— REQUEST —
Include in the output exactly the lines from the opening of the data through the line containing "return arch_point(a, across_share(a", and nothing more.

— RECORDED INFORMATION —
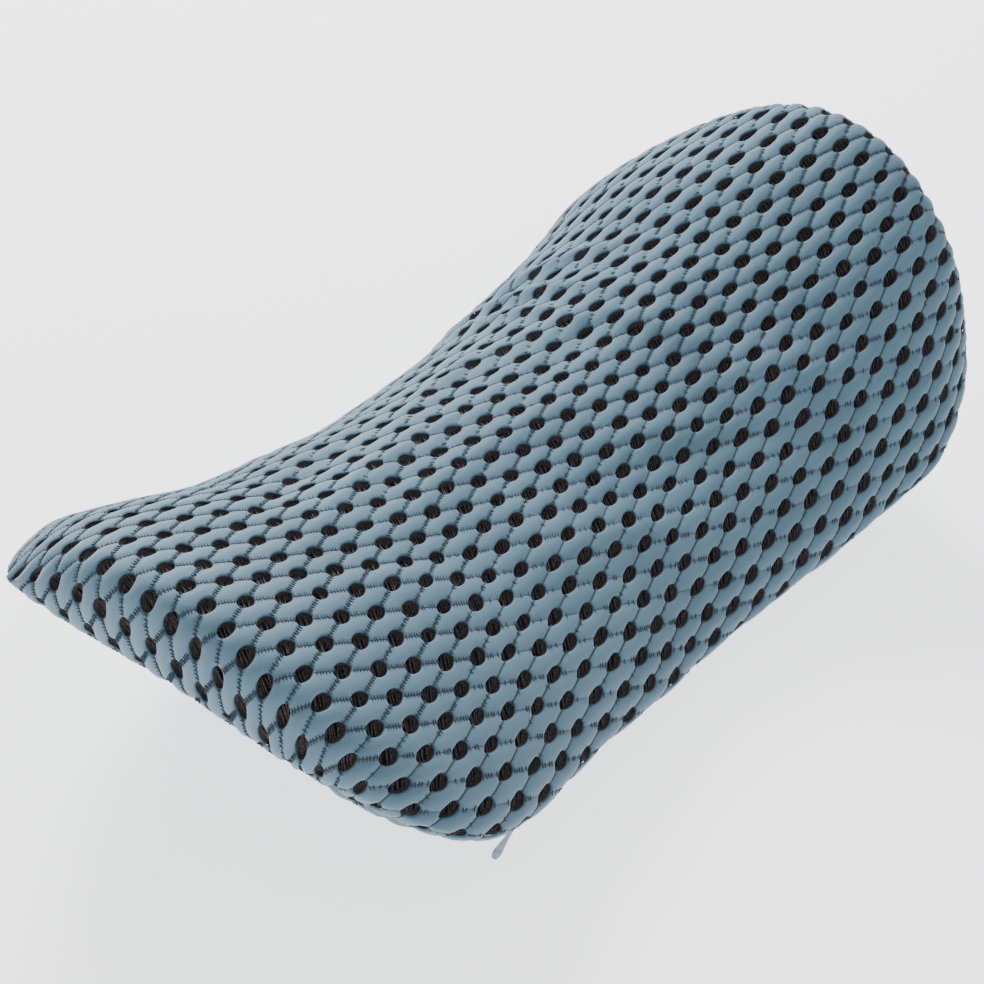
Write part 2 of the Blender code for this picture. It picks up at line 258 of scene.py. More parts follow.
class Sheet:
    """A panel's surface, with slack fabric laid over it.

    A place on the sheet is (way, out): the step round the outline, and how far out from the middle,
    1 at the panel's own border. The fabric place of a point is its length along the cushion from the
    waist, on a line that keeps its share of the width, and its length across from the middle.
    """

    def __init__(self, upper, weave):
        self.upper, self.weave = upper, weave
        self.rim, self.out_way = RIM
        self.edge = 0.0 if upper else SEAM
        self.top = self.top_of if upper else self.base_of
        inside = np.linspace(0, 1, IN_STEPS + 1)
        under = 1 + np.linspace(0, UNDER_REACH, UNDER_STEPS + 1)
        self.outs = np.concatenate([inside, under[1:]])
        way, out = np.meshgrid(np.arange(ROUND + 1.0), self.outs, indexing="ij")
        self.points = self.surface(way, out)
        self.places = self.fabric_places(way, out)
        self.normals = self.find_normals()
        length = self.length_out()
        column = IN_STEPS + (SEAM / BEYOND * UNDER_STEPS / UNDER_REACH if upper else 0.0)
        at_seam = lookup(length, np.arange(ROUND + 1.0), np.full(ROUND + 1, column))
        self.beyond_seam = length - at_seam[:, None]

    def length_out(self):
        """Length along the surface from the middle out, for every place of the tables."""
        steps = np.linalg.norm(np.diff(self.points, axis=1), axis=2)
        return np.concatenate([np.zeros((ROUND + 1, 1)), np.cumsum(steps, axis=1)], axis=1)

    @staticmethod
    def top_of(u, v):
        a = np.clip(u / HALF_LENGTH, -1, 1)
        return arch_point(a, across_share(a * HALF_LENGTH, v))

    @staticmethod
    def base_of(u, v):
        a = np.clip(u / HALF_LENGTH, -1, 1)
        return base_point(a, across_share(a * HALF_LENGTH, v))

    def column(self, out):
        """Column of the tables, with its fraction, at which out is reached."""
        return np.interp(out, self.outs, np.arange(len(self.outs)))

    def rim_at(self, way):
        """Place of the rim in plan, and its outward normal."""
        zero = np.zeros_like(way)
        rim = [lookup(np.column_stack([self.rim[:, k]] * 2), way, zero) for k in range(2)]
        normal = [lookup(np.column_stack([self.out_way[:, k]] * 2), way, zero) for k in range(2)]
        return rim, normal

    def surface(self, way, out):
        """Points of the CAD surface. The upper panel goes on under the rim to the seam and past it."""
        (u, v), (nu, nv) = self.rim_at(way)
        u, v = u - nu * self.edge, v - nv * self.edge
        share = np.sin(np.pi / 2 * np.clip(out, 0, 1))
        past = np.maximum(out - 1, 0) * BEYOND
        if not self.upper:
            reached = np.minimum(past, SEAM)
            return self.base_of((u + nu * reached) * share, (v + nv * reached) * share)
        inner = self.top_of(u * share, v * share)
        under = self.base_of(u - nu * past, v - nv * past)
        return np.where((past > 0)[..., None], under, inner)

    def fabric_places(self, way, out):
        """Length along and across of every place of the tables."""
        shares = np.linspace(-LAST_LINE, LAST_LINE, LINES + 1)
        turns = np.linspace(-1, 1, LINE_STEPS + 1)
        swing = np.sin(np.pi / 2 * turns)
        u = HALF_LENGTH * np.sin(np.linspace(-np.pi / 2, np.pi / 2, 2001))
        ends = []
        for share in shares:
            inside = half_width(u, 1 if share > 0 else -1) >= np.abs(share) * side_width(u)
            ends.append((u[inside][0], u[inside][-1]))
        low, high = np.array(ends).T
        row_u = (low + high)[:, None] / 2 + (high - low)[:, None] / 2 * swing
        row_points = self.top(row_u, shares[:, None] * side_width(row_u))
        along = lengths_from_zero(row_points, row_u)
        stations = HALF_LENGTH * np.sin(np.linspace(-np.pi / 2, np.pi / 2, STATIONS + 1))
        left, right = half_width(stations, 1), half_width(stations, -1)
        row_v = ((left - right)[:, None] + (left + right)[:, None] * swing) / 2
        across = lengths_from_zero(self.top(np.repeat(stations[:, None], len(turns), 1), row_v), row_v)
        (rim_u, rim_v), (nu, nv) = self.rim_at(way)
        rim_u, rim_v = rim_u - nu * self.edge, rim_v - nv * self.edge
        share = np.sin(np.pi / 2 * np.clip(out, 0, 1))
        u, v = rim_u * share, rim_v * share
        row = np.clip((v / side_width(u) + LAST_LINE) / (2 * LAST_LINE), 0, 1) * LINES
        first = lookup(np.column_stack([low, low]), row, 0 * row)
        last = lookup(np.column_stack([high, high]), row, 0 * row)
        swung = np.clip((u - (first + last) / 2) / np.maximum((last - first) / 2, 1e-6), -1, 1)
        s = lookup(along, row, (np.arcsin(swung) / np.pi + 0.5) * LINE_STEPS)
        station = (np.arcsin(np.clip(u / HALF_LENGTH, -1, 1)) / np.pi + 0.5) * STATIONS
        t = lookup(across, station, (np.arcsin(across_share(u, v)) / np.pi + 0.5) * LINE_STEPS)
        length = self.length_out()
        past = np.maximum(length - length[:, IN_STEPS : IN_STEPS + 1], 0)
        past = past + np.maximum(out - 1 - SEAM / BEYOND, 0) * 0.2
        return np.stack([s + past * nu, t + past * nv], -1)

    def find_normals(self):
        """Outward normals of every place of the tables, smoothed over a few steps."""
        round_way = np.roll(self.points[:-1], -2, 0) - np.roll(self.points[:-1], 2, 0)
        round_way = np.concatenate([round_way, round_way[:1]])
        normals = np.cross(np.gradient(self.points, axis=1), round_way)
        normals[:, :3] = normals[:, 3:4]
        if not self.upper:
            reached = IN_STEPS + int(SEAM / BEYOND * UNDER_STEPS / UNDER_REACH)
            normals[:, reached - 1 :] = normals[:, reached - 2 : reached - 1]
            normals = -normals
        normals /= np.maximum(np.linalg.norm(normals, axis=2, keepdims=True), 1e-12)
        for _ in range(3):
            padded = np.concatenate([normals[-3:-1], normals, normals[1:3]])
            normals = sum(padded[k : k + ROUND + 1] for k in range(5)) / 5
            inner = (normals[:, :-2] + normals[:, 1:-1] + normals[:, 2:]) / 3
            normals = np.concatenate([normals[:, :1], inner, normals[:, -1:]], axis=1)
        return normals / np.linalg.norm(normals, axis=2, keepdims=True)

    def drawn(self, x, y):
        """Lengths on the cover, along and across, of a place on the slack fabric."""
        w = self.weave
        s = w["middle"] + w["along"] * x + w["lean"] * y
        s += w["ease_along"] * x * x + w["column_fan"] * x * y + w["column_bow"] * y * y
        t = w["across"] * y + w["row_bow"] * x * x + w["row_fan"] * x * y + w["ease_across"] * y * y
        return s, t

    def place(self, x, y):
        """(way, out) of places on the slack fabric, x along and y across, by Newton's steps."""
        shape = np.shape(x)
        x, y = np.ravel(x), np.ravel(y)
        s, t = self.drawn(x, y)
        border = self.places[:-1, IN_STEPS]
        border_angle = np.unwrap(np.arctan2(border[:, 1], border[:, 0]))
        order = np.argsort(border_angle)
        angle = np.arctan2(t, s)
        angle = border_angle[order[0]] + (angle - border_angle[order[0]]) % (2 * np.pi)
        way = np.interp(angle, border_angle[order], order.astype(float))
        at_rim = np.hypot(*(lookup(self.places, way, np.full_like(way, float(IN_STEPS))).T))
        first_guess = np.arcsin(np.clip(np.hypot(s, t) / at_rim, 0, 1)) / (np.pi / 2)
        column = IN_STEPS * np.clip(first_guess, 0.001, 1)
        last = len(self.outs) - 1.001
        for step in range(30):
            place = lookup(self.places, way, column)
            c, r = column.astype(int), way.astype(int)
            f = (way - r)[:, None]
            by_out = (self.places[r, c + 1] - self.places[r, c]) * (1 - f)
            by_out += (self.places[r + 1, c + 1] - self.places[r + 1, c]) * f
            f = (column - c)[:, None]
            by_way = (self.places[r + 1, c] - self.places[r, c]) * (1 - f)
            by_way += (self.places[r + 1, c + 1] - self.places[r, c + 1]) * f
            miss = np.column_stack([s, t]) - place
            area = by_way[:, 0] * by_out[:, 1] - by_way[:, 1] * by_out[:, 0]
            area = np.where(np.abs(area) < 1e-12, 1e-12, area)
            d_way = (miss[:, 0] * by_out[:, 1] - miss[:, 1] * by_out[:, 0]) / area
            d_out = (by_way[:, 0] * miss[:, 1] - by_way[:, 1] * miss[:, 0]) / area
            damp = 1.0 if step < 12 else 0.5
            way = (way + damp * np.clip(d_way, -40, 40)) % ROUND
            column = np.clip(column + damp * np.clip(d_out, -8, 8), 0.0, last)
        out = np.interp(column, np.arange(len(self.outs)), self.outs)
        return way.reshape(shape), out.reshape(shape)

    def past(self, way, out):
        """How far beyond the fabric's edge, in metres, a place lies: below 0 is on the fabric."""
        return lookup(self.beyond_seam, way, self.column(out)) + ZIP_LIP * self.by_zip(way)

    def past_slider(self, way, out):
        """How far beyond the slider's path a place lies: below 0 is clear of it, on the fabric."""
        room = SLIDER_ROOM * self.by_zip(way, SLIDER_HALF)
        return lookup(self.beyond_seam, way, self.column(out)) + room

    def by_zip(self, way, further=0.0):
        """1 along the zip and that much further at either end, 0 where the edge is sewn."""
        (u, _), (_, nv) = self.rim_at(way)
        end = ZIP_END + further
        return (1 - smooth(np.abs(u), end - 0.002, end + 0.006)) * (nv < -0.5)

    def raised(self, way, out, height):
        """Points at a height over the sheet, pressed flat where they would go into the floor."""
        normal = lookup(self.normals, way, self.column(out))
        points = self.surface(way, out) + normal * height[..., None]
        points[..., 2] = np.maximum(points[..., 2], 0.0)
        return points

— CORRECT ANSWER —
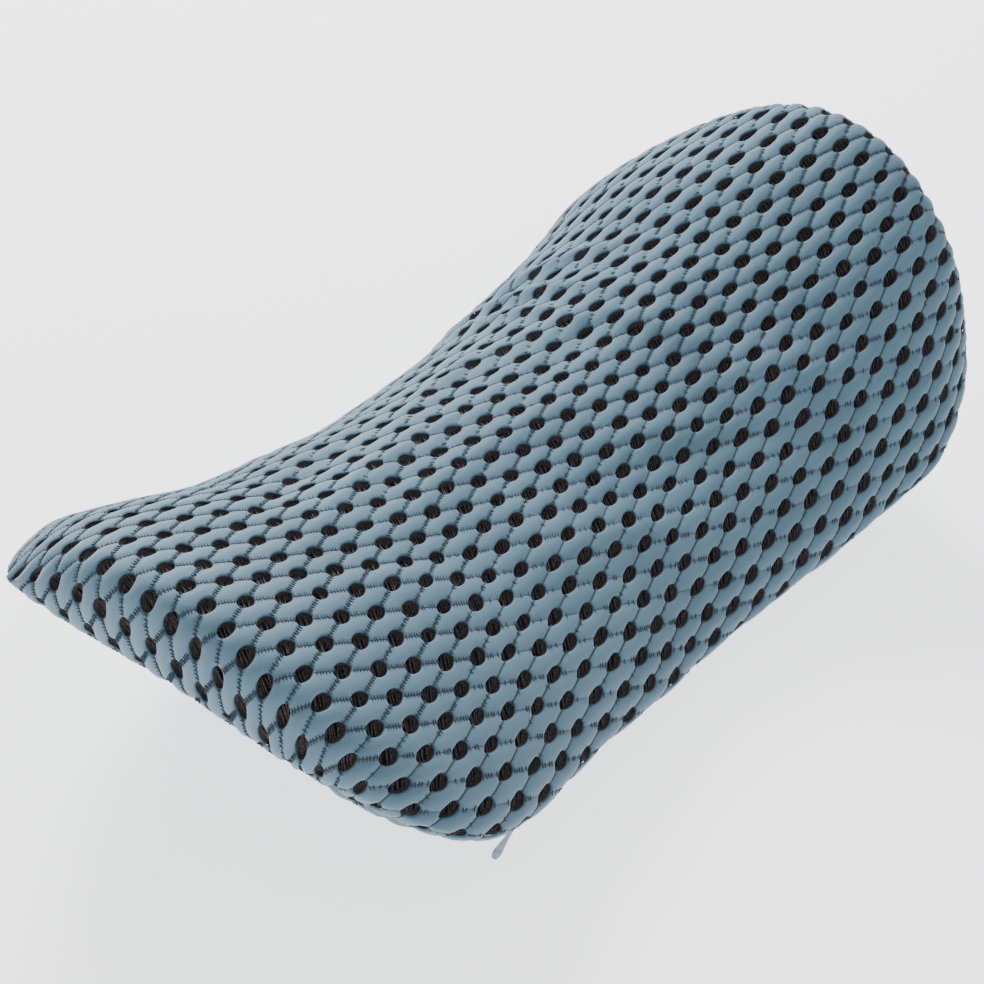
Write part 2 of the Blender code for this picture. It picks up at line 258 of scene.py. More parts follow.
class Sheet:
    """A panel's surface, with slack fabric laid over it.

    A place on the sheet is (way, out): the step round the outline, and how far out from the middle,
    1 at the panel's own border. The fabric place of a point is its length along the cushion from the
    waist, on a line that keeps its share of the width, and its length across from the middle.
    """

    def __init__(self, upper, weave):
        self.upper, self.weave = upper, weave
        self.rim, self.out_way = RIM
        self.edge = 0.0 if upper else SEAM
        self.top = self.top_of if upper else self.base_of
        inside = np.linspace(0, 1, IN_STEPS + 1)
        under = 1 + np.linspace(0, UNDER_REACH, UNDER_STEPS + 1)
        self.outs = np.concatenate([inside, under[1:]])
        way, out = np.meshgrid(np.arange(ROUND + 1.0), self.outs, indexing="ij")
        self.points = self.surface(way, out)
        self.places = self.fabric_places(way, out)
        self.normals = self.find_normals()
        length = self.length_out()
        column = IN_STEPS + (SEAM / BEYOND * UNDER_STEPS / UNDER_REACH if upper else 0.0)
        at_seam = lookup(length, np.arange(ROUND + 1.0), np.full(ROUND + 1, column))
        self.beyond_seam = length - at_seam[:, None]

    def length_out(self):
        """Length along the surface from the middle out, for every place of the tables."""
        steps = np.linalg.norm(np.diff(self.points, axis=1), axis=2)
        return np.concatenate([np.zeros((ROUND + 1, 1)), np.cumsum(steps, axis=1)], axis=1)

    @staticmethod
    def top_of(u, v):
        a = np.clip(u / HALF_LENGTH, -1, 1)
        return arch_point(a, across_share(a * HALF_LENGTH, v))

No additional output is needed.